▶ [Problem]: Check each line below for the word "part", and copy those that have it.

======== Given records

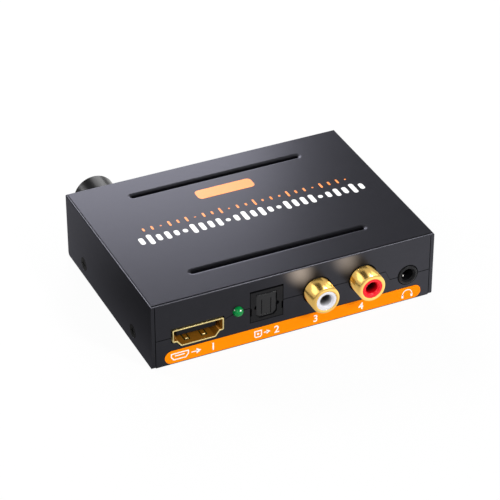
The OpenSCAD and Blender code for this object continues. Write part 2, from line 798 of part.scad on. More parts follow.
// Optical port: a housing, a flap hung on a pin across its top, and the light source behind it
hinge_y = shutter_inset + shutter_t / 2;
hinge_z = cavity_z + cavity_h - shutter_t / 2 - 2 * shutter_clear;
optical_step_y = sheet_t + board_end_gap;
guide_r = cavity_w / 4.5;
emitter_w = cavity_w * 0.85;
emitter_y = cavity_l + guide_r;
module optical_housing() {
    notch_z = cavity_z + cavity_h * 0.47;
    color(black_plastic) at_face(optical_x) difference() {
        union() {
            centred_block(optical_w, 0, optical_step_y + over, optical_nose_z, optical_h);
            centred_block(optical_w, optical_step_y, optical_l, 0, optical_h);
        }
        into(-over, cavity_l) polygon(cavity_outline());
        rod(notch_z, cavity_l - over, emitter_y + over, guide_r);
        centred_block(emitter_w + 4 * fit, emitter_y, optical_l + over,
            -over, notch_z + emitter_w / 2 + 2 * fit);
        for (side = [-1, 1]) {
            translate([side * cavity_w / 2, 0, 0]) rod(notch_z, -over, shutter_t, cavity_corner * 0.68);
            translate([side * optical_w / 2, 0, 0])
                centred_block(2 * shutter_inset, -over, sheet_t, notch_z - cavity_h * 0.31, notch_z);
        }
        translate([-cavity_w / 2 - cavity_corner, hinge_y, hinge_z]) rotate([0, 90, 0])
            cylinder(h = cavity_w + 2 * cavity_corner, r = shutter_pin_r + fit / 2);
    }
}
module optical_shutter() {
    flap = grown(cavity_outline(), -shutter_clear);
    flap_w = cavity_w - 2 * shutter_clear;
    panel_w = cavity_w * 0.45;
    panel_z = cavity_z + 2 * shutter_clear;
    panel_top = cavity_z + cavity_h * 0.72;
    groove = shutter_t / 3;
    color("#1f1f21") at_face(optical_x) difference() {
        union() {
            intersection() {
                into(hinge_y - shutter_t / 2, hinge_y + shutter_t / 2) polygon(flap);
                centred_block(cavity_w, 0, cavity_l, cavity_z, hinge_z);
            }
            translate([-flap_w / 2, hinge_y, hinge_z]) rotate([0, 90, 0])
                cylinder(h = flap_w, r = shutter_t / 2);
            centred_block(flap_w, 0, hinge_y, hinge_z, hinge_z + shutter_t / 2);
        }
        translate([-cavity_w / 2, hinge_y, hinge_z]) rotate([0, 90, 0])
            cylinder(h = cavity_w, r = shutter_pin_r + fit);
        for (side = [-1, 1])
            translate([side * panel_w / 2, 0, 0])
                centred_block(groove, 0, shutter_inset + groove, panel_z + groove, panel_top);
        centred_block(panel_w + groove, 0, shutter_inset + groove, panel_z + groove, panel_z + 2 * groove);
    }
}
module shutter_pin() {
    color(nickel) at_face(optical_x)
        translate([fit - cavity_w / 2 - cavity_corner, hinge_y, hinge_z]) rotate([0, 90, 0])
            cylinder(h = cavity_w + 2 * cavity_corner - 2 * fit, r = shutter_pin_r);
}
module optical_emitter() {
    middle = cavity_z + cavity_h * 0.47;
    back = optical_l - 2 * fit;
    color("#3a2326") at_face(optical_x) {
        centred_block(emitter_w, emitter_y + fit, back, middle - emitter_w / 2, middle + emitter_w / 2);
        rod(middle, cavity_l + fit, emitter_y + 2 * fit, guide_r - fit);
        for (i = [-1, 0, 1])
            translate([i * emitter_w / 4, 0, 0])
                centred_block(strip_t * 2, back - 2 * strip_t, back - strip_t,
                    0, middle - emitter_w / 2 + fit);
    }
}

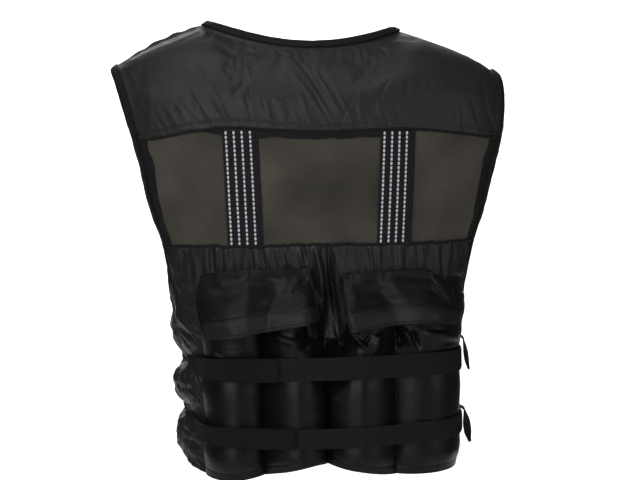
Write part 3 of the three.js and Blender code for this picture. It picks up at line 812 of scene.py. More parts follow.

================

▶ [Result of this exercise]:
The OpenSCAD and Blender code for this object continues. Write part 2, from line 798 of part.scad on. More parts follow.
Write part 3 of the three.js and Blender code for this picture. It picks up at line 812 of scene.py. More parts follow.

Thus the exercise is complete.